While Paolo Friere is a key transitional philosophy, Kasperson and other socioeconomic researchers for NWPO eventually settled on a secular philosopher, John Rawls, on which to base their rejection of Yucca Mountain. Decentralization, Paolo Friere's liberation theology and Rawls' egalitarianism are all steps in the redefinition of Marxist concepts in palatable forms. Thus, there has been a transformation of the terminology over the last fifteen years so that now there is discussion of 'decentralization' instead of 'power to the people'. We have 'equity issues' rather than 'local insurrection and local control' and 'advocacy' rather than 'revolutionizing', but these terms are meant to obscure meaning, not enlighten.
Consequently, a complex evolution has occurred at Yucca Mountain, from old-line Marxist concepts into new branches such as decentralization, liberation theology and eventually Rawlsian ethics. Tying these threads together is Roger Kasperson, who as a sophisticated political geographer knew full well how to merge these different philosophical lines into a synergistic whole.
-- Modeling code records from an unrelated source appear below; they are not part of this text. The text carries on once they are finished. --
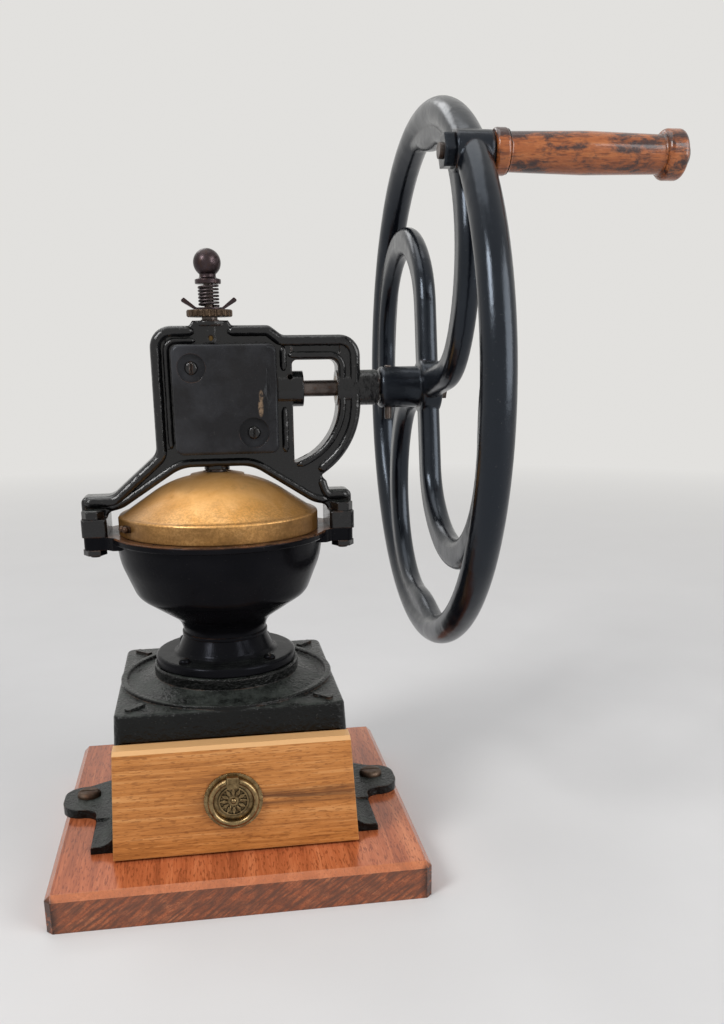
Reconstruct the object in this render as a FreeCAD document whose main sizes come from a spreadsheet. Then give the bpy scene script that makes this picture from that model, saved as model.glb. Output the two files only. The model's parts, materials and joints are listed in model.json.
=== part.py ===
# Manual coffee grinder with a side flywheel: board, cast base with a drawer, hopper, gear frame.
# Millimetres. Origin at the centre of the board's underside, +X along the axle to the flywheel,
# +Y to the rear, +Z up. Pieces on the mill's axis are drawn about it and placed at mill_x, mill_y.

import FreeCAD
import Part
import Sketcher
import math
import os

from FreeCAD import Placement, Rotation, Vector

# Angles in degrees and counts of equal sides.
FULL_TURN = 360
HALF_TURN = 180
RIGHT_ANGLE = 90
HEX_SIDES = 6
QUARTERS = 4
# How far a cut runs, in thicknesses of what it cuts: well through, and just past the far face.
THROUGH = 3
PAST = 1.5
# Shares of a size that small roundings, slots and steps beside it take.
NEARLY = 0.9
MOST = 0.8
OVER_HALF = 0.6
UNDER_HALF = 0.4
SLIGHT = 0.15
# Two places closer than this are the same, and directions closer than the smaller one.
NEAR = 1e-3
TINY = 1e-6
# A sketch's own origin, the two ends of a line or arc, and a circle's centre.
ORIGIN = (-1, 1)
START = 1
END = 2
CENTRE = 3

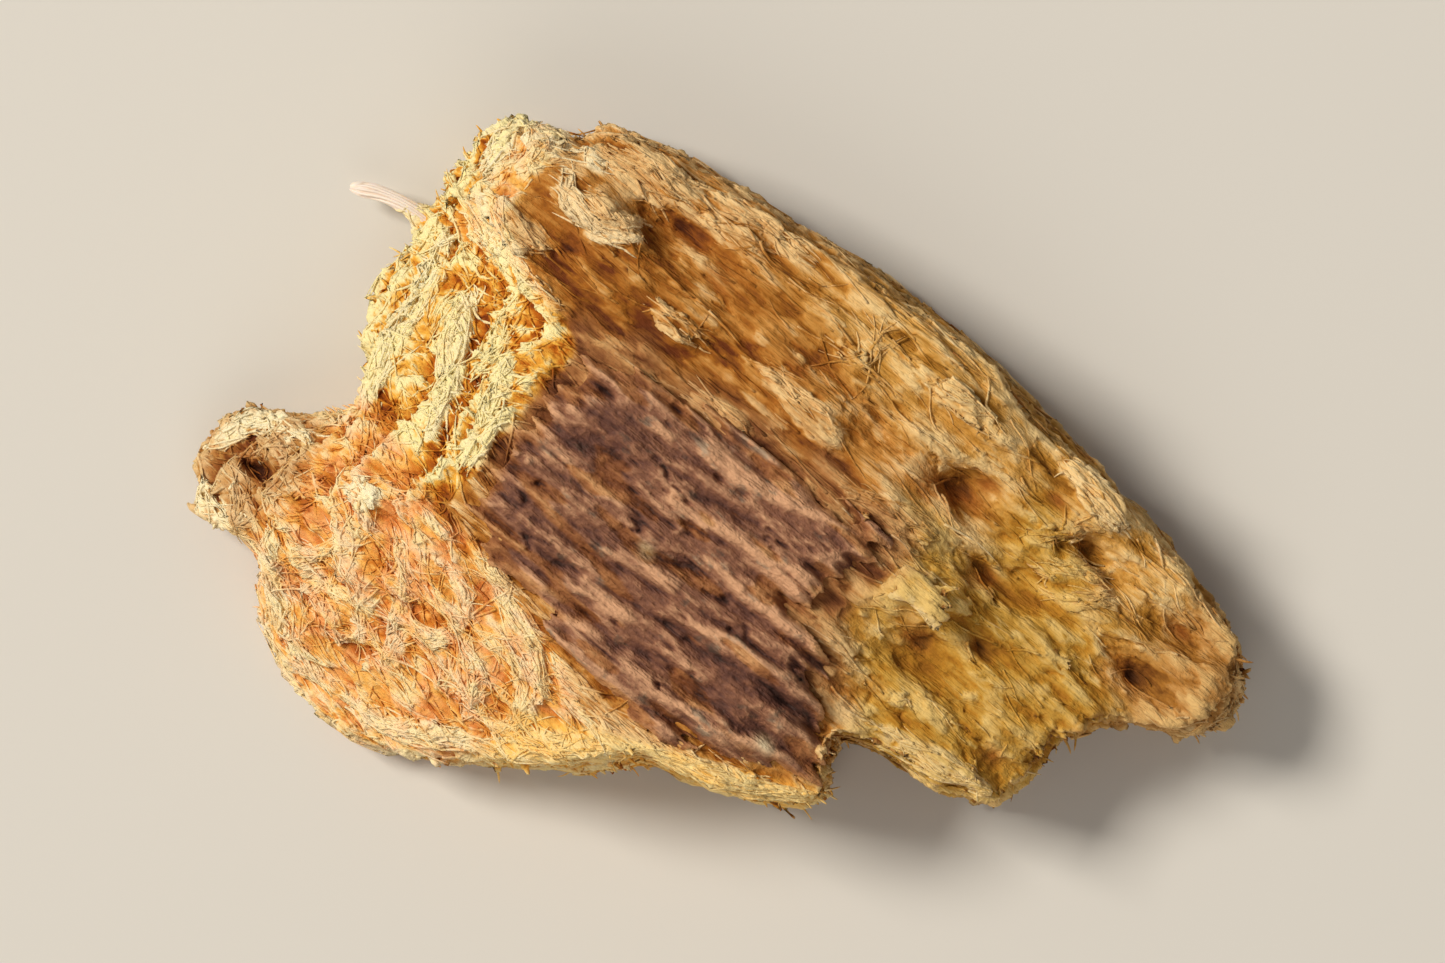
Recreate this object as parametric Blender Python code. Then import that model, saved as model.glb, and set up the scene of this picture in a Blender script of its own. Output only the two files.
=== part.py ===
"""One chip of dried cascara sagrada bark, 12 mm long, lying on its smooth inner face.

+X runs along the grain towards the narrow nose, +Y towards the straight back edge, and +Z
towards the outer, corky side. Metres.
"""

import math

import bmesh
import bpy
from mathutils import Vector, noise
from mathutils.geometry import interpolate_bezier

MM = 0.001

# Heights above the resting face
TAN_LAYER_HEIGHT = 2.85 * MM    # crest of the layer that shows where the cork has flaked off
CORK_THICKNESS = 0.28 * MM      # how far the remaining cork stands above that layer
END_FOOT_HEIGHT = 0.45 * MM     # the torn faces never get thinner than this

# Curvature of the trunk that the bark came from
TRUNK_RADIUS = 16.0 * MM
CREST_Y = 0.6 * MM

# Cork ridges
RIDGE_SPACING = 0.46 * MM
RIDGE_HEIGHT = 0.17 * MM

# Fine relief
GRAIN_RELIEF = 0.20 * MM        # torn strands of the tan layer
SPONGE_RELIEF = 0.26 * MM       # crumbly lumps of the torn faces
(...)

Unfortunately, Kasperson's connected belief that advocates can do no wrong correcting the supposed inequities of an immoral industrial system may well have corrupted NWPO's socioeconomic studies beyond repair. The opportunity for experimenting with non-traditional advocacy was provided by the Nevada Nuclear Waste Project Office. The 'state-of-the-art' socioeconomic studies and polling conducted by the Mountain West consortium for NWPO was the means for educating the people about the 'oppression elements' in their lives (i.e., DOE and the Yucca Mountain project) a la Paolo Friere. The blueprint for the entire experiment was provided in 1974 by Kasperson's and Breitbart's Participation, Decentralization and Advocacy Planning. The funding for this grand experiment in social manipulation was in the amount of $15 million dollars, provided by the nuclear industry.